* _Goal_: Each entry should be quoted word for word, including every mark of punctuation.
— Start of Data entries —
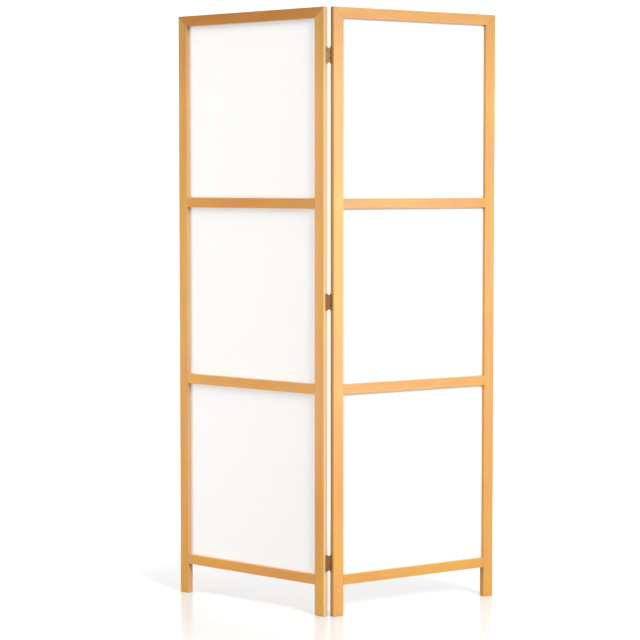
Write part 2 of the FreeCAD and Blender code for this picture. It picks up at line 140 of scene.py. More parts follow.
# %% Write shader sums as expressions
class Wire:
    """One output of a node, which can be used in sums."""

    def __init__(self, graph, socket):
        self.graph = graph
        self.socket = socket

    def other(self, name):
        """Another output of the same node."""
        return Wire(self.graph, self.socket.node.outputs[name])

    def __add__(self, value):
        return self.graph.maths("ADD", self, value)

    def __sub__(self, value):
        return self.graph.maths("SUBTRACT", self, value)

    def __rsub__(self, value):
        return self.graph.maths("SUBTRACT", value, self)

    def __mul__(self, value):
        return self.graph.maths("MULTIPLY", self, value)

    def __truediv__(self, value):
        return self.graph.maths("DIVIDE", self, value)

    def __rtruediv__(self, value):
        return self.graph.maths("DIVIDE", value, self)

    def __abs__(self):
        return self.graph.maths("ABSOLUTE", self)

    def root(self):
        return self.graph.maths("SQRT", self)

    def fraction(self):
        return self.graph.maths("FRACT", self)

    def least(self, value):
        return self.graph.maths("MINIMUM", self, value)

    def most(self, value):
        return self.graph.maths("MAXIMUM", self, value)

    __radd__ = __add__
    __rmul__ = __mul__


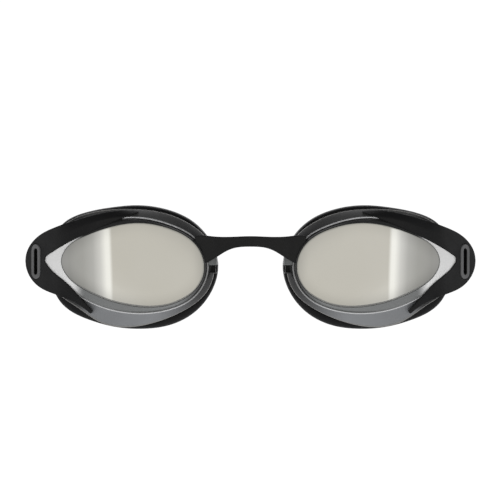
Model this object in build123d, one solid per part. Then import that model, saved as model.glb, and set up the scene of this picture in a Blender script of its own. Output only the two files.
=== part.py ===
from build123d import *
import math
import os

# Swim goggles, as worn: the wearer looks along -Y, +Z is up, and left is the wearer's left, +X.
# The origin is midway between the eyes, on the line where the nose sides of the two seals meet the face.
# Everything is mirror-symmetric about the plane X = 0, so each side piece is made once, on +X, and mirrored.

# ---- eyes -------------------------------------------------------------------------------------
eye_spacing = 77.8            # between the middles of the two skirts
skirt_width = 54.4            # clear skirt of one cup, nose to temple
skirt_height = 38.5
skirt_z = -0.85               # height of the skirt's middle
lens_margin_x = 8.0           # how much wider the skirt is than the mirrored lens
lens_margin_z = 11.5          # and how much taller
lens_width = skirt_width - lens_margin_x      # mirrored lens, nose to temple
lens_height = skirt_height - lens_margin_z
lens_shift_x = -0.7           # lens middle from the skirt's middle, towards the temple
lens_z = -0.1
lens_thickness = 1.2
bevel_width = 1.9             # clear ridge that stands round the lens
ledge_width = 1.5             # ledge behind the lens edge

# ---- front surface, seen from above -----------------------------------------------------------
wrap_start = (5.1, -20.5)     # where the flat front starts to curve back: from the skirt's middle, and y
wrap_radius = 30.0
flat_tilt = 2.0               # degrees that the flat front leans back towards the temple
temple_angle = 45.0           # degrees that the front has turned at the temple
flat_run = 60.0               # how far the construction surface runs on, past the nose
temple_run = 30.0             # and past the temple

# ---- cup, in depths behind the front surface ---------------------------------------------------
ridge_depth = 0.4             # front of the ridge
flange_front = 2.65
flange_back = 4.2
cup_wall = 1.6
rim_y = -7.0                  # rear edge of the cup at its nose side
seal_tilt = 9.0               # degrees that rim and seal lean back towards the temple
wing_reach = 1.0              # how far the clear wing passes under the frame's notch

# ---- gasket ------------------------------------------------------------------------------------
gasket_lip = 1.3              # how far the gasket stands out round the skirt
gasket_grip = 3.0             # length of skirt that it grips
gasket_depth = 7.0            # from the rim to the face
gasket_inset = 2.6            # how far its face lip reaches in

# ---- temple frame -------------------------------------------------------------------------------
frame_front = 0.3
frame_back = 2.6
frame_end_back = 5.9          # the thick end that holds the strap post
frame_end_inset = 6.2         # how far the thick end reaches in past the skirt's temple edge
slot_out = 5.3                # slot middle, outside the skirt's temple edge
slot_z = 1.0
slot_width = 1.7
slot_height = 8.6
bezel_border = 1.5
bezel_thickness = 1.2
bezel_proud = 0.3
slot_wall = 1.4               # front wall of the post's pocket
pocket_width = 6.6
pocket_height = 9.4
post_radius = 1.0
post_depth = 3.6              # post axis behind the frame's front face
post_shift = 1.2              # post axis from the slot's middle, away from the nose
post_seat = 1.6               # how far each end of the post sits in its bore

# ---- nose bridge --------------------------------------------------------------------------------
bridge_z = 7.55               # middle of the bar
bridge_height = 3.4
bridge_front_y = -21.2
bridge_thickness = 3.8
pad_front = 0.6               # depths of the pad that lies on the flange
peg_radius = 1.0
peg_length = 2.2
peg_place = (1.0, 6.8)        # from the lens's nose edge, and height
pad_reach = 2.8               # how far the pad's top edge runs on past the lens's nose edge
pad_shoulder = 0.84           # where the top edge leaves the bar, as a share of the way to the lens
# The lower edge's points: share of the way to the lens, and drop below the bar.
bridge_flare = [(0.44, 0.9), (0.72, 3.3), (0.93, 5.2)]
lug_size = (2.4, 4.4, 4.6)    # socket lug on the nose side of each cup
lug_gap = 1.6                 # from the lug's rear to the gasket's front edge, besides the free gap

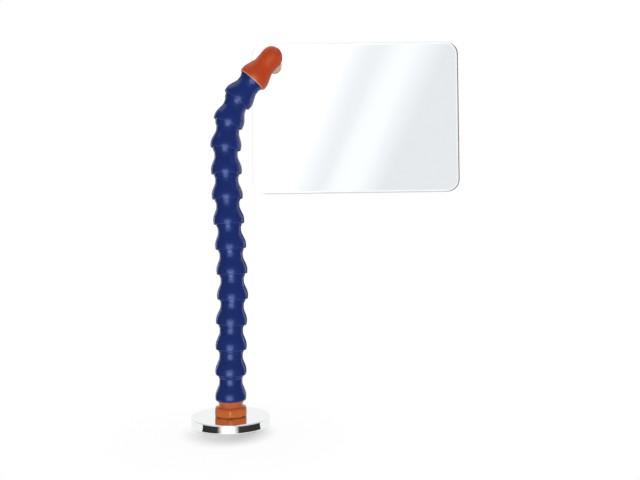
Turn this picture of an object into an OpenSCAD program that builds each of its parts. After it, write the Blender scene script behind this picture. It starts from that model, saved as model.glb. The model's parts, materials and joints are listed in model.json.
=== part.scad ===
— End of Data entries —
* _Final result_:
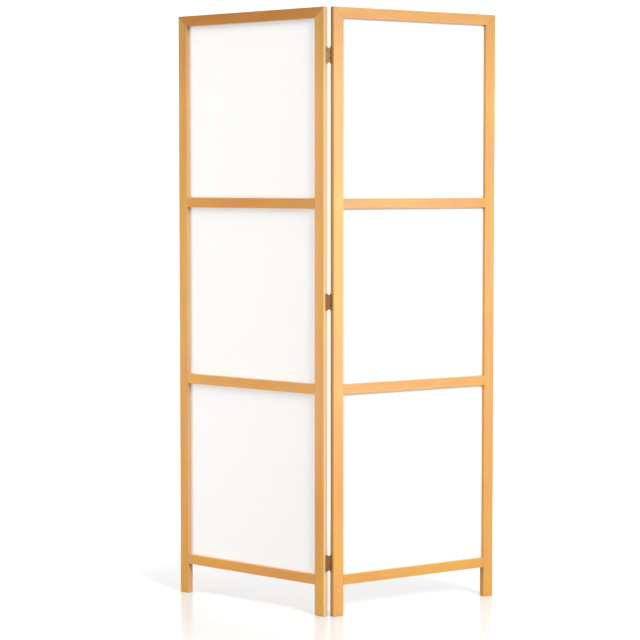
Write part 2 of the FreeCAD and Blender code for this picture. It picks up at line 140 of scene.py. More parts follow.
# %% Write shader sums as expressions
class Wire:
    """One output of a node, which can be used in sums."""

    def __init__(self, graph, socket):
        self.graph = graph
        self.socket = socket

    def other(self, name):
        """Another output of the same node."""
        return Wire(self.graph, self.socket.node.outputs[name])

    def __add__(self, value):
        return self.graph.maths("ADD", self, value)

    def __sub__(self, value):
        return self.graph.maths("SUBTRACT", self, value)

    def __rsub__(self, value):
        return self.graph.maths("SUBTRACT", value, self)

    def __mul__(self, value):
        return self.graph.maths("MULTIPLY", self, value)

    def __truediv__(self, value):
        return self.graph.maths("DIVIDE", self, value)

    def __rtruediv__(self, value):
        return self.graph.maths("DIVIDE", value, self)

    def __abs__(self):
        return self.graph.maths("ABSOLUTE", self)

    def root(self):
        return self.graph.maths("SQRT", self)

    def fraction(self):
        return self.graph.maths("FRACT", self)

    def least(self, value):
        return self.graph.maths("MINIMUM", self, value)

    def most(self, value):
        return self.graph.maths("MAXIMUM", self, value)

    __radd__ = __add__
    __rmul__ = __mul__


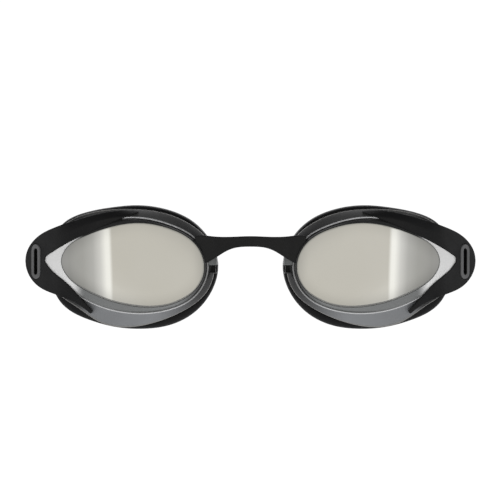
Model this object in build123d, one solid per part. Then import that model, saved as model.glb, and set up the scene of this picture in a Blender script of its own. Output only the two files.
=== part.py ===
from build123d import *
import math
import os

# Swim goggles, as worn: the wearer looks along -Y, +Z is up, and left is the wearer's left, +X.
# The origin is midway between the eyes, on the line where the nose sides of the two seals meet the face.
# Everything is mirror-symmetric about the plane X = 0, so each side piece is made once, on +X, and mirrored.

# ---- eyes -------------------------------------------------------------------------------------
eye_spacing = 77.8            # between the middles of the two skirts
skirt_width = 54.4            # clear skirt of one cup, nose to temple
skirt_height = 38.5
skirt_z = -0.85               # height of the skirt's middle
lens_margin_x = 8.0           # how much wider the skirt is than the mirrored lens
lens_margin_z = 11.5          # and how much taller
lens_width = skirt_width - lens_margin_x      # mirrored lens, nose to temple
lens_height = skirt_height - lens_margin_z
lens_shift_x = -0.7           # lens middle from the skirt's middle, towards the temple
lens_z = -0.1
lens_thickness = 1.2
bevel_width = 1.9             # clear ridge that stands round the lens
ledge_width = 1.5             # ledge behind the lens edge

# ---- front surface, seen from above -----------------------------------------------------------
wrap_start = (5.1, -20.5)     # where the flat front starts to curve back: from the skirt's middle, and y
wrap_radius = 30.0
flat_tilt = 2.0               # degrees that the flat front leans back towards the temple
temple_angle = 45.0           # degrees that the front has turned at the temple
flat_run = 60.0               # how far the construction surface runs on, past the nose
temple_run = 30.0             # and past the temple

# ---- cup, in depths behind the front surface ---------------------------------------------------
ridge_depth = 0.4             # front of the ridge
flange_front = 2.65
flange_back = 4.2
cup_wall = 1.6
rim_y = -7.0                  # rear edge of the cup at its nose side
seal_tilt = 9.0               # degrees that rim and seal lean back towards the temple
wing_reach = 1.0              # how far the clear wing passes under the frame's notch

# ---- gasket ------------------------------------------------------------------------------------
gasket_lip = 1.3              # how far the gasket stands out round the skirt
gasket_grip = 3.0             # length of skirt that it grips
gasket_depth = 7.0            # from the rim to the face
gasket_inset = 2.6            # how far its face lip reaches in

# ---- temple frame -------------------------------------------------------------------------------
frame_front = 0.3
frame_back = 2.6
frame_end_back = 5.9          # the thick end that holds the strap post
frame_end_inset = 6.2         # how far the thick end reaches in past the skirt's temple edge
slot_out = 5.3                # slot middle, outside the skirt's temple edge
slot_z = 1.0
slot_width = 1.7
slot_height = 8.6
bezel_border = 1.5
bezel_thickness = 1.2
bezel_proud = 0.3
slot_wall = 1.4               # front wall of the post's pocket
pocket_width = 6.6
pocket_height = 9.4
post_radius = 1.0
post_depth = 3.6              # post axis behind the frame's front face
post_shift = 1.2              # post axis from the slot's middle, away from the nose
post_seat = 1.6               # how far each end of the post sits in its bore

# ---- nose bridge --------------------------------------------------------------------------------
bridge_z = 7.55               # middle of the bar
bridge_height = 3.4
bridge_front_y = -21.2
bridge_thickness = 3.8
pad_front = 0.6               # depths of the pad that lies on the flange
peg_radius = 1.0
peg_length = 2.2
peg_place = (1.0, 6.8)        # from the lens's nose edge, and height
pad_reach = 2.8               # how far the pad's top edge runs on past the lens's nose edge
pad_shoulder = 0.84           # where the top edge leaves the bar, as a share of the way to the lens
# The lower edge's points: share of the way to the lens, and drop below the bar.
bridge_flare = [(0.44, 0.9), (0.72, 3.3), (0.93, 5.2)]
lug_size = (2.4, 4.4, 4.6)    # socket lug on the nose side of each cup
lug_gap = 1.6                 # from the lug's rear to the gasket's front edge, besides the free gap

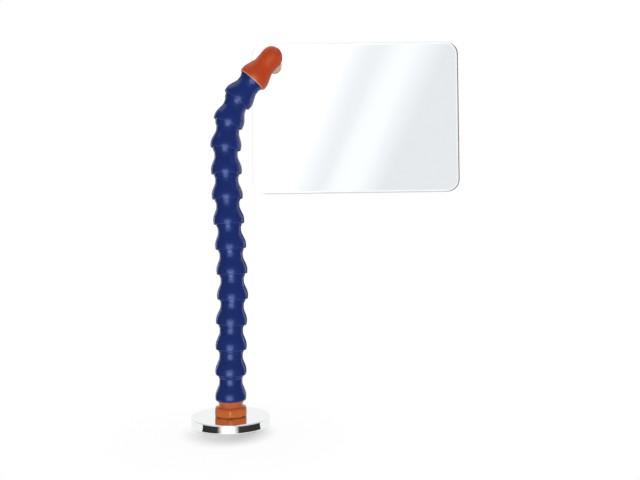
Turn this picture of an object into an OpenSCAD program that builds each of its parts. After it, write the Blender scene script behind this picture. It starts from that model, saved as model.glb. The model's parts, materials and joints are listed in model.json.
=== part.scad ===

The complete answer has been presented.